Jones was born in Tennessee and lived much of her life in Cleveland,
Ohio. She moved to Brookfield in 2011 to be closer to family after her
husband died.

She had to make multiple trips to a Wisconsin Division of Motor
Vehicles office before she could get a driver's license last year
because she did not have a birth certificate. Getting the license cost
her more than $100 and took about 40 hours over several months, Crawford
testified.

Crawford and others who testified Monday were questioned only briefly
during cross examination by attorneys for the state. But in opening
statements, Kawski stressed state officials have made exceptions in
unique circumstances to accommodate voters who had difficulty acquiring
IDs.

The state has a "legitimate and important interest" in preventing
voter fraud and ensuring the public believes elections are conducted
fairly, Kawski said.

Attorneys for the plaintiffs countered there is no evidence of
in-person voter impersonation, the only type of fraud that would be
prevented by an ID requirement
.

They put their focus Monday on the stories of people such as Alice
Weddle of Milwaukee, who has never had a driver's license or state ID
card and wasn't issued a birth certificate because she was born at home
in Mississippi.

Also testifying was Eddie Holloway Jr., who hasn't been able to get a
Wisconsin ID since moving to Milwaukee from Decatur, Ill., because the
name on his birth certificate differs from the one on his Illinois
driver's license. One says Eddie Junior Holloway and the other says
Eddie Lee Holloway Jr.

"The lady said that with the birth certificate and the ID that means I
had two identities, (that) I'm not the same person," Holloway said in
describing a visit to a clerk at a Wisconsin DMV office.

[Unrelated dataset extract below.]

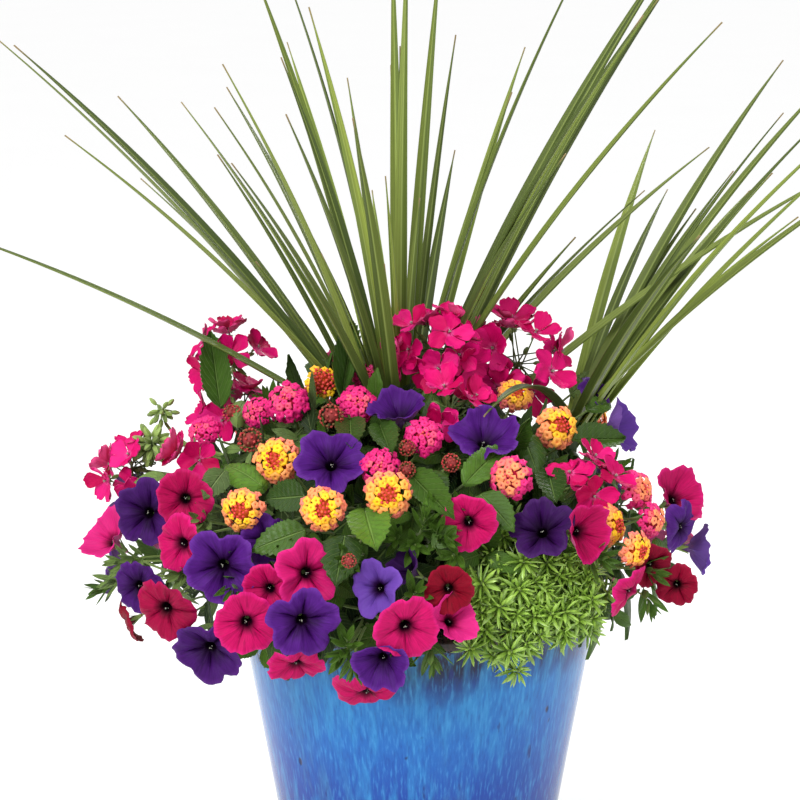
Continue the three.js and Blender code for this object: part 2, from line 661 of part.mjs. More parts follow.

He tried to amend his birth certificate and get a new Illinois
license so he could eventually get a Wisconsin license, but his efforts
were unsuccessful after multiple trips to Decatur and Springfield, Ill.
He spent $180 for a bus ticket to Decatur; the trip took seven hours one
way.

Those suing contend the burden of getting an ID for people such as
Holloway are so significant as to amount to a violation of the Voting
Rights Act and the U.S. Constitution's guarantee of equal protection
under the law
.

"This is a case about voter suppression intended to prevent people from voting," attorney John Ulin told the court.

Those suing include Cross Lutheran Church, labor unions, the American
Civil Liberties Union and the Wisconsin chapter of the League of United
Latin American Citizens.

The case is being heard by U.S. District Judge Lynn Adelman, a former
Democratic state senator known for authoring the state's open records
law.

* * *

Wisconsin was one of several states to approve voter ID laws after
the 2010 elections that swept Republicans into office across the
country. Wisconsin's law and many of the others are more restrictive
than Indiana's law, setting up a new round of litigation nationally.

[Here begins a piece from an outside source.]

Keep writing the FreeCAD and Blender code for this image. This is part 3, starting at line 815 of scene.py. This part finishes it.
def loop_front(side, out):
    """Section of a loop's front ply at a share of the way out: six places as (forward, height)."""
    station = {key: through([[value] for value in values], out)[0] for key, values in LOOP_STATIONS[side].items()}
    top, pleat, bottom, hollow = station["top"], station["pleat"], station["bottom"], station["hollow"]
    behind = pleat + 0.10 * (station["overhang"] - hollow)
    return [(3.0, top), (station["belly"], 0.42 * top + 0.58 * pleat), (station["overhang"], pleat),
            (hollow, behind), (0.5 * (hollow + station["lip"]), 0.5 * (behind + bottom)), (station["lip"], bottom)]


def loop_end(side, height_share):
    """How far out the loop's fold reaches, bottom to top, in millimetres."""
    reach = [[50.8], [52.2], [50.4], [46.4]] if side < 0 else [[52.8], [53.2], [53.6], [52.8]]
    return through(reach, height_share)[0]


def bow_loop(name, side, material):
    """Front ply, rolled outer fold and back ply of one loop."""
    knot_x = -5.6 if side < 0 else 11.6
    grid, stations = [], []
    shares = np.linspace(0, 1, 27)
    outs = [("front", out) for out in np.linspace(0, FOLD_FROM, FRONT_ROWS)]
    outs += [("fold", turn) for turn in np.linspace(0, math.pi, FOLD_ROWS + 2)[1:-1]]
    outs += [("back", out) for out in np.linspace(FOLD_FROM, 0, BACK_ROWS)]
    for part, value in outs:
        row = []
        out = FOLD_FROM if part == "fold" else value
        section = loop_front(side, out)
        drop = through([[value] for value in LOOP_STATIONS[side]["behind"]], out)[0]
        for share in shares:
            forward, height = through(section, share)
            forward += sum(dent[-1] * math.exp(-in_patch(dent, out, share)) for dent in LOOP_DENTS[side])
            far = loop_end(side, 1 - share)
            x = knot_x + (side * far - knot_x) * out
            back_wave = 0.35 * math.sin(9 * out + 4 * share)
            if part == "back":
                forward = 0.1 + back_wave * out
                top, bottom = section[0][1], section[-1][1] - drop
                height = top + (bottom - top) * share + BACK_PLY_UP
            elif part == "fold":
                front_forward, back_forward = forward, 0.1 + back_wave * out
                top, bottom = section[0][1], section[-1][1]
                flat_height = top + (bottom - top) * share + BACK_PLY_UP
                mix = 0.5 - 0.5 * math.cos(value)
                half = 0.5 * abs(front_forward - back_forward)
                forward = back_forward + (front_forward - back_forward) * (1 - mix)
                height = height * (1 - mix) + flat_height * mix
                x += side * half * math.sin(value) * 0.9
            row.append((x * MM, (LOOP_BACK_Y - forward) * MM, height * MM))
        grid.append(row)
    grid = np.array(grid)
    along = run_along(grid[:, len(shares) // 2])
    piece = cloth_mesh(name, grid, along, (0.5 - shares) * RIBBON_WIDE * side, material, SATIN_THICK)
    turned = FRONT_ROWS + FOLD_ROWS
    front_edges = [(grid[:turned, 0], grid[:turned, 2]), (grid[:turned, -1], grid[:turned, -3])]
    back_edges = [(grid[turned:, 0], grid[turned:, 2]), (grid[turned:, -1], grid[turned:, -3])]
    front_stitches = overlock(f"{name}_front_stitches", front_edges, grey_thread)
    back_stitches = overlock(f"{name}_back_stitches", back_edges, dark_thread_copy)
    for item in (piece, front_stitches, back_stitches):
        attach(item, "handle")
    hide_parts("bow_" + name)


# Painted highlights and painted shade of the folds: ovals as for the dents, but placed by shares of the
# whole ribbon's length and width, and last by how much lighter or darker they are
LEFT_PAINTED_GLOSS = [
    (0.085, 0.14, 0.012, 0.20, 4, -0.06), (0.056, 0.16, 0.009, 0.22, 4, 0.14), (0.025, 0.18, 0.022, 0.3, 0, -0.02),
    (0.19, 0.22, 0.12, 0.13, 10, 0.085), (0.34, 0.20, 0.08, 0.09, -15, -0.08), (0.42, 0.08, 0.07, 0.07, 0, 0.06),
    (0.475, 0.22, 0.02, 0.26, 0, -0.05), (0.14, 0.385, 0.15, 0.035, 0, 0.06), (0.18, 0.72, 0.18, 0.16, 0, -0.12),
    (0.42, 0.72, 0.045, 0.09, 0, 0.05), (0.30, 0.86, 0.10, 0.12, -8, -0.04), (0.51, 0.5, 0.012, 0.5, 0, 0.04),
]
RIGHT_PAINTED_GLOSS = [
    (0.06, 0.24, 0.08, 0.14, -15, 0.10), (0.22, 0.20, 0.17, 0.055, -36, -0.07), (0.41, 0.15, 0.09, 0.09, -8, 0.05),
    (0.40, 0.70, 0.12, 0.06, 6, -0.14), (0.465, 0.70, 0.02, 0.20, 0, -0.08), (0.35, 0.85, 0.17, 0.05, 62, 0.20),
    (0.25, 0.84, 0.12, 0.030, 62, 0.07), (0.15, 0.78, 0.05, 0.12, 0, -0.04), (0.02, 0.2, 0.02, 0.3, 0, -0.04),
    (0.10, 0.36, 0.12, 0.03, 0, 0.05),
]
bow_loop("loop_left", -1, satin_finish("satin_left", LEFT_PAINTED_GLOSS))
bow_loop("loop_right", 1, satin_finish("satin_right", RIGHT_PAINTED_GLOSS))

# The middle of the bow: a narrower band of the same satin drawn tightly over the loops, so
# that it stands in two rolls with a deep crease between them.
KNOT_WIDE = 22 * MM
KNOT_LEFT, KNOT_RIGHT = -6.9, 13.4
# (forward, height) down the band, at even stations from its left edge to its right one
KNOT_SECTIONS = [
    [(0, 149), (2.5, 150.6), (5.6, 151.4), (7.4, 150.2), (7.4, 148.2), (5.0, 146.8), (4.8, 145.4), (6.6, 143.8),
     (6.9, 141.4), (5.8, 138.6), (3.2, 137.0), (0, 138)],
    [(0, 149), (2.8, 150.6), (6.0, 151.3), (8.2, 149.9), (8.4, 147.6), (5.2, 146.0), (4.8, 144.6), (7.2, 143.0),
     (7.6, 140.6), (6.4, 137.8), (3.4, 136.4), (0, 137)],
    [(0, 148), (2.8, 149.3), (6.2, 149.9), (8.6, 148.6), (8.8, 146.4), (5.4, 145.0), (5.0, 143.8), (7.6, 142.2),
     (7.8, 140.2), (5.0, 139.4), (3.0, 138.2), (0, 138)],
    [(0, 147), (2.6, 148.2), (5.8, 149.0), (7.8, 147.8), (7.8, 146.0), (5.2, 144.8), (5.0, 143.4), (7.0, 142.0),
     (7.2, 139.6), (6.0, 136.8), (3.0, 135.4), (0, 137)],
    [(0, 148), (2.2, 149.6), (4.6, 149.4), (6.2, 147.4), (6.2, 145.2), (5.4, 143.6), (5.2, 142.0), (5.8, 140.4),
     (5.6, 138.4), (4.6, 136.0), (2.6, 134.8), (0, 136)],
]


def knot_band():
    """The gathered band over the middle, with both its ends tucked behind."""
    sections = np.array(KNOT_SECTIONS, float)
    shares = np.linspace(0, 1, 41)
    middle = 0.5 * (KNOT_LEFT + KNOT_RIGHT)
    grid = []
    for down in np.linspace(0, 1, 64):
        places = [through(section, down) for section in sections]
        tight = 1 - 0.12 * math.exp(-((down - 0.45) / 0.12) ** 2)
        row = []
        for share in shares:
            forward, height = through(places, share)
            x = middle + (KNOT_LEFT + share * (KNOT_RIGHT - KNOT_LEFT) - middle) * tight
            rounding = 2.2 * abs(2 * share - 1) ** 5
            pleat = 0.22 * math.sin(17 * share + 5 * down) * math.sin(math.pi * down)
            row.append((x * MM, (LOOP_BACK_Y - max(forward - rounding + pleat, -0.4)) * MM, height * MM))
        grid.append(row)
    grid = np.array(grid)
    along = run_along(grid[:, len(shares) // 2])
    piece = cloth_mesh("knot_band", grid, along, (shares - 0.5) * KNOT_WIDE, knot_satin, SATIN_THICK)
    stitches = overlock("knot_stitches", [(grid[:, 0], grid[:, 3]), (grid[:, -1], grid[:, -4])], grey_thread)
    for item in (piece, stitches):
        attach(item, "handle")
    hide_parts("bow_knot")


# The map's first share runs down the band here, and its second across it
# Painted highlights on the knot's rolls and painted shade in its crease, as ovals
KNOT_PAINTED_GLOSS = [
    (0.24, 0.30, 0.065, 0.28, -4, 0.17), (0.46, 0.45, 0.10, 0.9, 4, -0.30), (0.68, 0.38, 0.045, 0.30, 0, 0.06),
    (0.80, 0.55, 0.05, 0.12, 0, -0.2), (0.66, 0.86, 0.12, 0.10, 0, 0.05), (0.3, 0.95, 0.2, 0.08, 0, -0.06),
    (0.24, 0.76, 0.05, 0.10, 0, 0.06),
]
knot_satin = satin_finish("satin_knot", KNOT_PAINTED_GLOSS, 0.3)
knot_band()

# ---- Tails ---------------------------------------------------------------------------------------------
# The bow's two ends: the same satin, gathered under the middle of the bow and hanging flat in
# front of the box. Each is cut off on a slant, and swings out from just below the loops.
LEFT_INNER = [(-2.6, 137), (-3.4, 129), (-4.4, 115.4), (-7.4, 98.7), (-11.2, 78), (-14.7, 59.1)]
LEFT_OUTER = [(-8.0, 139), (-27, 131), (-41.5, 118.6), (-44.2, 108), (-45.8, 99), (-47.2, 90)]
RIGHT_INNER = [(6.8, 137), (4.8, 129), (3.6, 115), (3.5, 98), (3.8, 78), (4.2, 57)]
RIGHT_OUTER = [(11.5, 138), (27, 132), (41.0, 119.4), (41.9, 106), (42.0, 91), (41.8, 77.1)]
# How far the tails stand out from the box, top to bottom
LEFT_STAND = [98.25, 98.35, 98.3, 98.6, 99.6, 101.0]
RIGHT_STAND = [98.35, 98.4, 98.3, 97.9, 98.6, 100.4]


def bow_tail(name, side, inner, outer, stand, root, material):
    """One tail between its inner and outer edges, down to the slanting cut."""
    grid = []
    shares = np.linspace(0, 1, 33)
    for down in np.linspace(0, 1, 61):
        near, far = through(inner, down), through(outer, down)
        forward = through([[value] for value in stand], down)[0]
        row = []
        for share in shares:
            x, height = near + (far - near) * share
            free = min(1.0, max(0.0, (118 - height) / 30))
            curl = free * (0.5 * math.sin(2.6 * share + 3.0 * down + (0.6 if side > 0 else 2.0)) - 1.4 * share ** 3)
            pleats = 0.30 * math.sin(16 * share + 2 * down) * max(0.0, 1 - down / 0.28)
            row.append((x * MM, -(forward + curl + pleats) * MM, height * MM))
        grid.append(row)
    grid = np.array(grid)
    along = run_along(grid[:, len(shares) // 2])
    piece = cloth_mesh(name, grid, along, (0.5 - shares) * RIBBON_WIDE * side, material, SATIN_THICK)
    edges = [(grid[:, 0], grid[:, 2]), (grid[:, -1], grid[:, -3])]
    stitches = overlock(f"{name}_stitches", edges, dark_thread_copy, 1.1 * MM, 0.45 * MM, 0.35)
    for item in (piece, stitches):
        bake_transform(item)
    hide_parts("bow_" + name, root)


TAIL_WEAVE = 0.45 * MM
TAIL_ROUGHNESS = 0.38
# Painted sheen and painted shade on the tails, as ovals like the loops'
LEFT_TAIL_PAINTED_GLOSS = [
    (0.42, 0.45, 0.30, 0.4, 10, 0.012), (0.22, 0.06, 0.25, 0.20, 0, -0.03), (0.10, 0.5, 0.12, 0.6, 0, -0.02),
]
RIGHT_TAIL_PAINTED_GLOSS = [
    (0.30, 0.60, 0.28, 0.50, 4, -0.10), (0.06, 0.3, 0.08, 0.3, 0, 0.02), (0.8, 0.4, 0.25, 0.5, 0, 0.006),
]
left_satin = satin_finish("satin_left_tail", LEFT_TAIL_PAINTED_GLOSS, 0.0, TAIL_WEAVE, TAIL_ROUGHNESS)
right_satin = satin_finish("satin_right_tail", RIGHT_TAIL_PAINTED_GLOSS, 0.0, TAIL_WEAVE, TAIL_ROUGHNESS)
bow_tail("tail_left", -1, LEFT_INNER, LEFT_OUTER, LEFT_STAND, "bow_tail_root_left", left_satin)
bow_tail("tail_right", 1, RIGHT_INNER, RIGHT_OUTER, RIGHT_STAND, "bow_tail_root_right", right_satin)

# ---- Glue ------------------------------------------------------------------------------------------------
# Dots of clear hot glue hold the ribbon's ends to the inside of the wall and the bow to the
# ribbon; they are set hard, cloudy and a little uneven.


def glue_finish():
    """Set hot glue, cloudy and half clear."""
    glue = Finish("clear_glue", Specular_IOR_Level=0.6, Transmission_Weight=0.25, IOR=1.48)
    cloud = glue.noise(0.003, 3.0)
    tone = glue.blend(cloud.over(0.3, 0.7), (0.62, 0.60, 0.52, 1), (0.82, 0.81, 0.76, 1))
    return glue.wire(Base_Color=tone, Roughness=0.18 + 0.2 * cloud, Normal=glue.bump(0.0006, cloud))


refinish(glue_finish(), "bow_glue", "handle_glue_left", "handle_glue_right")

Lawsuits are pending in Pennsylvania, Texas and North Carolina, and
higher courts are expected to ultimately resolve what kind of ID
requirements are allowable
.

One difference between Wisconsin's law and Indiana's concerns those
unable to get identification. In Indiana, people who can't get IDs can
sign sworn statements and still vote. In Wisconsin, there is no such
system.

Wisconsin makes state IDs available for voting for free, but some voters
find they still have to pay fees for birth certificates or other
documents necessary to qualify for the free IDs. That amounts to an
unconstitutional poll tax, opponents of the law say.

* * *

In all there are four lawsuits in Wisconsin over the voter ID
requirement. Two of those were filed in federal court in Milwaukee and
are being considered in the joint trial that began Monday.

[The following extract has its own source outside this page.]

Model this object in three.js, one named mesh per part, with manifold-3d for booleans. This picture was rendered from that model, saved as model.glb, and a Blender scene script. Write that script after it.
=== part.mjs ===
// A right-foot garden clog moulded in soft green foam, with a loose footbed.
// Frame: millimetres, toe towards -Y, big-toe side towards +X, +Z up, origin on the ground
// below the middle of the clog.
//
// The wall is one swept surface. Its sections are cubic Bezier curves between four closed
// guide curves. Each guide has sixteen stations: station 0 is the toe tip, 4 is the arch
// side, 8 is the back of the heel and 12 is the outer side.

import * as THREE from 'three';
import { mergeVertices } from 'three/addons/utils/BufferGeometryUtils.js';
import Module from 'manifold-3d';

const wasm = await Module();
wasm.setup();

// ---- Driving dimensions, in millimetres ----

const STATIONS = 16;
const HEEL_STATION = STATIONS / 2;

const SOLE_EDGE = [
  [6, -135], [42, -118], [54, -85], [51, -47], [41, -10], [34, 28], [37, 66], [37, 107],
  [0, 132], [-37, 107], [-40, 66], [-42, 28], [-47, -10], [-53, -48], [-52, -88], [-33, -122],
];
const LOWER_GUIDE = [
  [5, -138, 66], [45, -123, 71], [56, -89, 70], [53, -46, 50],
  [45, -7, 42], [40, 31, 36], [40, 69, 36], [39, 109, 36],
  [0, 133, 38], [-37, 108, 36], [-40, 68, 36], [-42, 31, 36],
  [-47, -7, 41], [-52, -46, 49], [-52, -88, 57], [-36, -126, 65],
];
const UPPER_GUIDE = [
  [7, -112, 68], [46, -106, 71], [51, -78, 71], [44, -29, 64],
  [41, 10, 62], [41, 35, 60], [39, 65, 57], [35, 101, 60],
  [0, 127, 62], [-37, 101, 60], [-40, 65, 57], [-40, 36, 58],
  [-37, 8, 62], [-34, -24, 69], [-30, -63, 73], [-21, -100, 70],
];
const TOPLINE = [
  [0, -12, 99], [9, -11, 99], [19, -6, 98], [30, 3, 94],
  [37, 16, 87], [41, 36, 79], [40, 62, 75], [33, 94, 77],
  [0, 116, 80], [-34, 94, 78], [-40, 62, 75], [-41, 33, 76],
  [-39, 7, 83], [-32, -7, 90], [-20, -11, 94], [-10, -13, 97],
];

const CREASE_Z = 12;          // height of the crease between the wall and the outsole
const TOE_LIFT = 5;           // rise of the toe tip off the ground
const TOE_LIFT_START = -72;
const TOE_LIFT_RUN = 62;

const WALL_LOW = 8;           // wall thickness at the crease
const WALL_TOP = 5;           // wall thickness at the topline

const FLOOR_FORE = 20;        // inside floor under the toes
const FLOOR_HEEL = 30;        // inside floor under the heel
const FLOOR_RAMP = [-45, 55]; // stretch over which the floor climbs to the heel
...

The other two cases were filed in state court. Two different Dane
County judges struck down the voter ID law last year, but one of the
rulings was overturned on appeal. The other case is now before the
Waukesha-based District 2 Court of Appeals, which will hear arguments
next month.

Wisconsin's voter ID law was in effect for one low-turnout primary in
February 2012, but was invalidated by the Dane County judges soon
afterward and has not been in place since.

Wisconsin would have to overcome all four lawsuits to put the ID requirement back in place.